§ Directive
From the listing below, copy only the lines running from the line that contains "VENT_RISE, VENT_NECK, VENT_HALF))" to the line that contains "record = json.load(file)", both included.

§ Given data
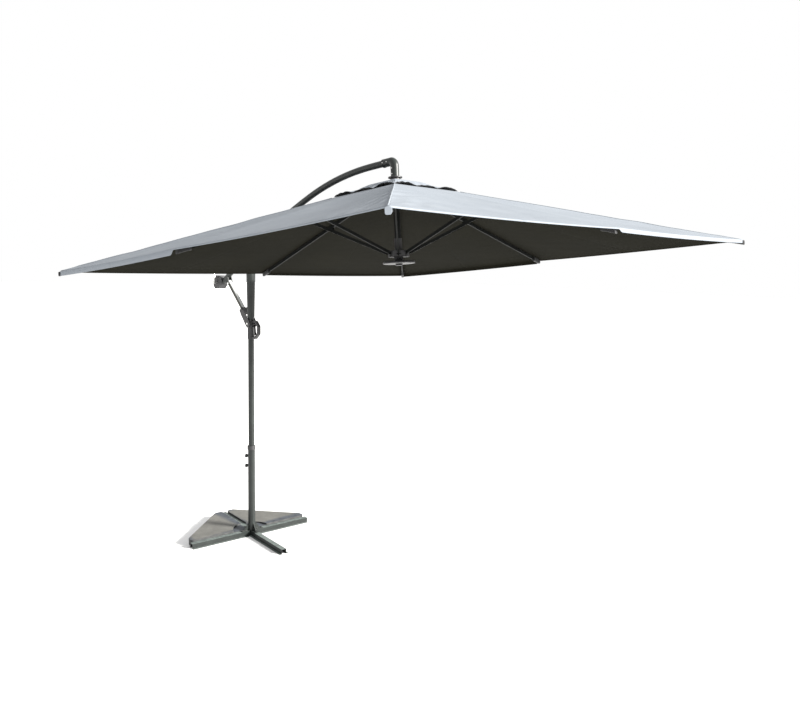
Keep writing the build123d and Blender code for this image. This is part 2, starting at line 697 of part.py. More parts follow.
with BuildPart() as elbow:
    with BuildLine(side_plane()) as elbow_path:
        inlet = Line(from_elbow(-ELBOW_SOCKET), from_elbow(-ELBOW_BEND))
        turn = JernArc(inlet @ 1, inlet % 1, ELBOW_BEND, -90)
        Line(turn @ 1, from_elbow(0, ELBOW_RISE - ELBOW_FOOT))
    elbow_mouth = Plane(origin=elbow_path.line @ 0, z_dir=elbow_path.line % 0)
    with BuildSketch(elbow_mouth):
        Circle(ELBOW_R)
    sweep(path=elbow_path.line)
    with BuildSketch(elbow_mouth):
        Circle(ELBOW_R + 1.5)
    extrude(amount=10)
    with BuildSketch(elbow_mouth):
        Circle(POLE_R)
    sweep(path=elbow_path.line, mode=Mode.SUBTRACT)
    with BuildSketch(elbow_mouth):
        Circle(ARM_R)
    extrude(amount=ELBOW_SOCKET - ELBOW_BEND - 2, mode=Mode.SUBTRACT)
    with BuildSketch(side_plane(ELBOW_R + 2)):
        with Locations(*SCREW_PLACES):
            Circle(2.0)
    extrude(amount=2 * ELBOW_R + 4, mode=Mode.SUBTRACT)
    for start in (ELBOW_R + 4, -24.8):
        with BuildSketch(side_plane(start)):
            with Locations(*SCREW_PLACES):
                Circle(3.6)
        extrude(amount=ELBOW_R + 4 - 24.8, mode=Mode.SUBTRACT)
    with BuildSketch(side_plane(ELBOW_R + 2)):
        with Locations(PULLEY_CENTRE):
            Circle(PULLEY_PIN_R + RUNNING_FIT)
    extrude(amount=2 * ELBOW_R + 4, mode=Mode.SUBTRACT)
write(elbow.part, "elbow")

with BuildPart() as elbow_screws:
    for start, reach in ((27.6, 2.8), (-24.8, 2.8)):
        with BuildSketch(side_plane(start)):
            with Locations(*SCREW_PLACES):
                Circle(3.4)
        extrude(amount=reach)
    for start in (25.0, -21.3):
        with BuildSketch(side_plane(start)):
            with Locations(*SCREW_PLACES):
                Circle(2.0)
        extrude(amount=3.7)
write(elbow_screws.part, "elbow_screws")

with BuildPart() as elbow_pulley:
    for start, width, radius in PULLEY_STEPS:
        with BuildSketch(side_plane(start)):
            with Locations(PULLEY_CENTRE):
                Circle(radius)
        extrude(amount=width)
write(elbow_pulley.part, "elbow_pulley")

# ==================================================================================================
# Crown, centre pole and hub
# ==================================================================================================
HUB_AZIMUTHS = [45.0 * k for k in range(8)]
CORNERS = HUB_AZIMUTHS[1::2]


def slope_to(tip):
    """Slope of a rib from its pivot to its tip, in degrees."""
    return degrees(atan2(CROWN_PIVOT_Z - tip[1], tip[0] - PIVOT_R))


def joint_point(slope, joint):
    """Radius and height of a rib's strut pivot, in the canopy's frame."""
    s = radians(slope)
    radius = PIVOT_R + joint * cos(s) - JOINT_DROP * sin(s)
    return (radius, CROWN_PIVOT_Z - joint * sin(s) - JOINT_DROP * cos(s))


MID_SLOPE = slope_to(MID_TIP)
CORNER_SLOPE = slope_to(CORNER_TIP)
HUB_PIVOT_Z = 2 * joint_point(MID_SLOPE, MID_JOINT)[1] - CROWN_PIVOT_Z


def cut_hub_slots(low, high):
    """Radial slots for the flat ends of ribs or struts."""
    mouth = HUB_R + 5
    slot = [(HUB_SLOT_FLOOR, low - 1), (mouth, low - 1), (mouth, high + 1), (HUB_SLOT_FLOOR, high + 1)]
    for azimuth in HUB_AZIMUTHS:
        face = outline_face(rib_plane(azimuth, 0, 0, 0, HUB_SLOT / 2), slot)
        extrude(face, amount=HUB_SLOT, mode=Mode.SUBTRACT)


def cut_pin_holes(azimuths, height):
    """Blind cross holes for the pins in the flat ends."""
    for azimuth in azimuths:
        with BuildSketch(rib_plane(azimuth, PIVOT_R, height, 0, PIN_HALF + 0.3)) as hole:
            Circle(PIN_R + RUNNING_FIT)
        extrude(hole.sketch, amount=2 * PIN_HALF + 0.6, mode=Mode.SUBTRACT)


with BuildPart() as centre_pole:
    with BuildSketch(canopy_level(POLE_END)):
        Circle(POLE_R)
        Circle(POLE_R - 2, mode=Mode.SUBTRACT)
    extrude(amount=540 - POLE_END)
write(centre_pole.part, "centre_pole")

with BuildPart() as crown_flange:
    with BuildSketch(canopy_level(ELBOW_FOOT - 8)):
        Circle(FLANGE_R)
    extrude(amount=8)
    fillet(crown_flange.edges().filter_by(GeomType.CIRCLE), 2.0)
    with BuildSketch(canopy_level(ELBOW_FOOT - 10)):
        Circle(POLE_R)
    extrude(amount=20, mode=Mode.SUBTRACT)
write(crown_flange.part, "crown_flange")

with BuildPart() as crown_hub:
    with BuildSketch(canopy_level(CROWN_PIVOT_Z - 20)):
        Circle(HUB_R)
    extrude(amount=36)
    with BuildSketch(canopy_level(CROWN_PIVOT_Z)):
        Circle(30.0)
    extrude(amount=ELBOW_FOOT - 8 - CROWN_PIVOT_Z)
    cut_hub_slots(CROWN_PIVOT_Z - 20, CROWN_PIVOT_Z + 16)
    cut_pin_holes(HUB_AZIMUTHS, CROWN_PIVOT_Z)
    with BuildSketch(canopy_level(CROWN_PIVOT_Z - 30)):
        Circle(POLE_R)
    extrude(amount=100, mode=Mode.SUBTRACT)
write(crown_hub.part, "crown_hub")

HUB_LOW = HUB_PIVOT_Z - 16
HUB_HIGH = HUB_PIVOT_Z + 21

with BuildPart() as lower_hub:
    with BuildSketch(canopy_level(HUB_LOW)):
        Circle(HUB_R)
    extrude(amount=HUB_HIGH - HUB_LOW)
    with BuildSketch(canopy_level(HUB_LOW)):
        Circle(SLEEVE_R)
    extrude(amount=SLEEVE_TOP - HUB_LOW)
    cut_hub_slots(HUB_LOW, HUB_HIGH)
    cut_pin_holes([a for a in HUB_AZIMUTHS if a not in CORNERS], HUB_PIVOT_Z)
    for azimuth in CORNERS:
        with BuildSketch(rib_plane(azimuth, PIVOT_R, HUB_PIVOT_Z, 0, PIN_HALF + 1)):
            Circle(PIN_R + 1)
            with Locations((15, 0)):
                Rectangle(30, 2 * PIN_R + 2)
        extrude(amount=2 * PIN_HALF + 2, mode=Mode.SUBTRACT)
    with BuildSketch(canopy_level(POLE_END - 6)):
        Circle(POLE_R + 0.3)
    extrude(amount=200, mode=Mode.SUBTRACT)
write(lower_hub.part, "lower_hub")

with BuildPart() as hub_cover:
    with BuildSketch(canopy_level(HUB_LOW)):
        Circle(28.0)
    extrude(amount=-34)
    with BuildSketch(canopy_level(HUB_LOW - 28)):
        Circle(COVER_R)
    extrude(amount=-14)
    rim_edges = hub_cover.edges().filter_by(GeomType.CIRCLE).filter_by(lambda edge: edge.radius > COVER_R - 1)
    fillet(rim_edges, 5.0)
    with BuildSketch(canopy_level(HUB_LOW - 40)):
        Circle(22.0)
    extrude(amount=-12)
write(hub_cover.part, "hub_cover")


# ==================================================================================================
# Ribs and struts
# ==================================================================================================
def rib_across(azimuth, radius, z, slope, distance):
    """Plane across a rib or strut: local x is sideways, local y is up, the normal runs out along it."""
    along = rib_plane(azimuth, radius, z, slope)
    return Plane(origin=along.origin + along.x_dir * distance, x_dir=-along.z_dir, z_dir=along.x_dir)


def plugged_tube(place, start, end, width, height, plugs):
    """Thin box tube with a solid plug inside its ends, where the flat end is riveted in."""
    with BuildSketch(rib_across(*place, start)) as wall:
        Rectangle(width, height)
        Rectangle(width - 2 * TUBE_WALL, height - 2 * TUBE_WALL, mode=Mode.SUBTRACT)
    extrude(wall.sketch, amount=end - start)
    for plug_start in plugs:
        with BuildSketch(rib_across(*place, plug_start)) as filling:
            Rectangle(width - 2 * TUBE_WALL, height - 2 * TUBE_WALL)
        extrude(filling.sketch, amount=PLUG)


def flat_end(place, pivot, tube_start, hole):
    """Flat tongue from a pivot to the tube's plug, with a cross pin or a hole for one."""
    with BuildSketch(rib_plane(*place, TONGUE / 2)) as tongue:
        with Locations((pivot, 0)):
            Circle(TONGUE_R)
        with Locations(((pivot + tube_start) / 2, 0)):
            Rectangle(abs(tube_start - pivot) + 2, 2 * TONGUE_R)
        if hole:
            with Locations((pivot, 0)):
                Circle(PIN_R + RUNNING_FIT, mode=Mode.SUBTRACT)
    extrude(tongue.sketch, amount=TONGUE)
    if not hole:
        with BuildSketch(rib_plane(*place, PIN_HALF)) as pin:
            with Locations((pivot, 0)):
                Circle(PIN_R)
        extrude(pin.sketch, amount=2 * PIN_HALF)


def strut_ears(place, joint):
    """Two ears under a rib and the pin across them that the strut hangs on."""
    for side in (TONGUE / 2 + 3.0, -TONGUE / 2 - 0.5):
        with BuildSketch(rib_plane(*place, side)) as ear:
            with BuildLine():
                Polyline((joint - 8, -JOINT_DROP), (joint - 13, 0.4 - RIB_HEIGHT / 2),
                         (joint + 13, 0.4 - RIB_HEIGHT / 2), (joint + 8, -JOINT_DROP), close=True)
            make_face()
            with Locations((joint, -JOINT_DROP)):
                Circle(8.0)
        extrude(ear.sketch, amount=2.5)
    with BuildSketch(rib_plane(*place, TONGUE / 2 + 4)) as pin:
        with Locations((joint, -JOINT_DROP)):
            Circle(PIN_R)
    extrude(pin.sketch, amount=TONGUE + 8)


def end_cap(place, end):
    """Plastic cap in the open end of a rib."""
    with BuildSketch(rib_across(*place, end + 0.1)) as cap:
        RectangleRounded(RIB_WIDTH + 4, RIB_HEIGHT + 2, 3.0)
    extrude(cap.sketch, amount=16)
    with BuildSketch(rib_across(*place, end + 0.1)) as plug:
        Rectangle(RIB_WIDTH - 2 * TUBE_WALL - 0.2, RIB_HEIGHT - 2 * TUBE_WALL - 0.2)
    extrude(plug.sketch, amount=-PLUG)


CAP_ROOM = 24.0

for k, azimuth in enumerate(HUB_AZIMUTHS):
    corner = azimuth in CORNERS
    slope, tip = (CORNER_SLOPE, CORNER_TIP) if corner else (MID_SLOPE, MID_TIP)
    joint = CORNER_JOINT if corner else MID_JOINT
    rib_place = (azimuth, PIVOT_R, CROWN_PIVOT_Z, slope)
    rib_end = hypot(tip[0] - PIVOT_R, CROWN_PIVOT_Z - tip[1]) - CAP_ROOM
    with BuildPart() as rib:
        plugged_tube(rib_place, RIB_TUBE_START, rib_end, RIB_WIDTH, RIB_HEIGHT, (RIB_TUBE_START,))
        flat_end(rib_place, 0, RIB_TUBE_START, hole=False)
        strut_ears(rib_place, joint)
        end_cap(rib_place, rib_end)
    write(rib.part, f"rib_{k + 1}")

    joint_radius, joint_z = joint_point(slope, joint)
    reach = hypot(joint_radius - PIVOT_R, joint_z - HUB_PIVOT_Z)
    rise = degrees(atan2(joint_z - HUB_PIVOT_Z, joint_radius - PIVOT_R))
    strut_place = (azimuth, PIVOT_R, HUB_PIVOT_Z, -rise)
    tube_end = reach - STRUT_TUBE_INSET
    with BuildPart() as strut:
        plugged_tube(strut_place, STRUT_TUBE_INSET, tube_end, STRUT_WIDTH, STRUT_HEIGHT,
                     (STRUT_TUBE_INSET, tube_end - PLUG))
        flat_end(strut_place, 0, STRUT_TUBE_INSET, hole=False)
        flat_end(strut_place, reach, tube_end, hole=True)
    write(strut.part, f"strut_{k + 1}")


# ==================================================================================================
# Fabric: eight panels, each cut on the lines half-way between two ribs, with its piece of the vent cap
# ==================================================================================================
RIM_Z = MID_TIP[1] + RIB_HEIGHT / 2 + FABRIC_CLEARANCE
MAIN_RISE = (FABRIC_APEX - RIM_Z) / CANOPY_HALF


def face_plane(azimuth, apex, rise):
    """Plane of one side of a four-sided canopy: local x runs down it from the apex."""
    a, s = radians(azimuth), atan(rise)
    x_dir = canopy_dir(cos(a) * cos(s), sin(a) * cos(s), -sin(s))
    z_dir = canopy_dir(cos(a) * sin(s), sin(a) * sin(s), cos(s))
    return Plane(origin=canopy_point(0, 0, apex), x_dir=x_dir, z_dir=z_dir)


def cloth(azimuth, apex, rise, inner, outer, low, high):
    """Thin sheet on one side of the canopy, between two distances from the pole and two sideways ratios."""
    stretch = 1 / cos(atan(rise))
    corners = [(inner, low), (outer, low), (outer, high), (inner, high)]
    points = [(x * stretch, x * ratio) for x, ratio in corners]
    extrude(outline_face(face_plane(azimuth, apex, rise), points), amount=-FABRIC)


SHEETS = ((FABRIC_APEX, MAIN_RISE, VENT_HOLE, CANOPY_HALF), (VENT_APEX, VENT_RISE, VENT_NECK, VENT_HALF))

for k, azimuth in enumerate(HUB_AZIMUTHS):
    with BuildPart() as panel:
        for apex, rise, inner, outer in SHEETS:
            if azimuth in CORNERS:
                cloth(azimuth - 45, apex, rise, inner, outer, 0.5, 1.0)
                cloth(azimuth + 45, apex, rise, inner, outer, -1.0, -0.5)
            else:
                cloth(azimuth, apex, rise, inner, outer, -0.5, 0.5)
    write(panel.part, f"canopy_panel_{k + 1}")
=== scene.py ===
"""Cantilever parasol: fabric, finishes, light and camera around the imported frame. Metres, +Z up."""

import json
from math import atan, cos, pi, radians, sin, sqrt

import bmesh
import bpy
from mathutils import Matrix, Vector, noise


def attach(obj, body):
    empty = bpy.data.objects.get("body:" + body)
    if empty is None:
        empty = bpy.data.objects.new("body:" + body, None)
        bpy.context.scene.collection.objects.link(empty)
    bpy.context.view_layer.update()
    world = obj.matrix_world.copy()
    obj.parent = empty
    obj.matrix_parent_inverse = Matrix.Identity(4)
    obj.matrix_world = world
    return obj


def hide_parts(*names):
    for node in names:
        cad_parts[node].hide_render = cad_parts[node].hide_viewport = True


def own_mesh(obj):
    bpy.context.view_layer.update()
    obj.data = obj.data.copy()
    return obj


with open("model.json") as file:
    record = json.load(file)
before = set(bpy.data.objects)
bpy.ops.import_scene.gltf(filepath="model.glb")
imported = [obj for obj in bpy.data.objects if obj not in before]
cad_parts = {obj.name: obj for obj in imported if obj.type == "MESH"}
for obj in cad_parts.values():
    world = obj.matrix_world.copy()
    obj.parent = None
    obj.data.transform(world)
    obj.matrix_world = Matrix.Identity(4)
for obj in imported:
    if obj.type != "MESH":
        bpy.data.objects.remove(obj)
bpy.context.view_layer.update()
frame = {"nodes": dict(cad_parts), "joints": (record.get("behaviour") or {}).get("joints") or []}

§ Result
SHEETS = ((FABRIC_APEX, MAIN_RISE, VENT_HOLE, CANOPY_HALF), (VENT_APEX, VENT_RISE, VENT_NECK, VENT_HALF))

for k, azimuth in enumerate(HUB_AZIMUTHS):
    with BuildPart() as panel:
        for apex, rise, inner, outer in SHEETS:
            if azimuth in CORNERS:
                cloth(azimuth - 45, apex, rise, inner, outer, 0.5, 1.0)
                cloth(azimuth + 45, apex, rise, inner, outer, -1.0, -0.5)
            else:
                cloth(azimuth, apex, rise, inner, outer, -0.5, 0.5)
    write(panel.part, f"canopy_panel_{k + 1}")
=== scene.py ===
"""Cantilever parasol: fabric, finishes, light and camera around the imported frame. Metres, +Z up."""

import json
from math import atan, cos, pi, radians, sin, sqrt

import bmesh
import bpy
from mathutils import Matrix, Vector, noise


def attach(obj, body):
    empty = bpy.data.objects.get("body:" + body)
    if empty is None:
        empty = bpy.data.objects.new("body:" + body, None)
        bpy.context.scene.collection.objects.link(empty)
    bpy.context.view_layer.update()
    world = obj.matrix_world.copy()
    obj.parent = empty
    obj.matrix_parent_inverse = Matrix.Identity(4)
    obj.matrix_world = world
    return obj


def hide_parts(*names):
    for node in names:
        cad_parts[node].hide_render = cad_parts[node].hide_viewport = True


def own_mesh(obj):
    bpy.context.view_layer.update()
    obj.data = obj.data.copy()
    return obj


with open("model.json") as file:
    record = json.load(file)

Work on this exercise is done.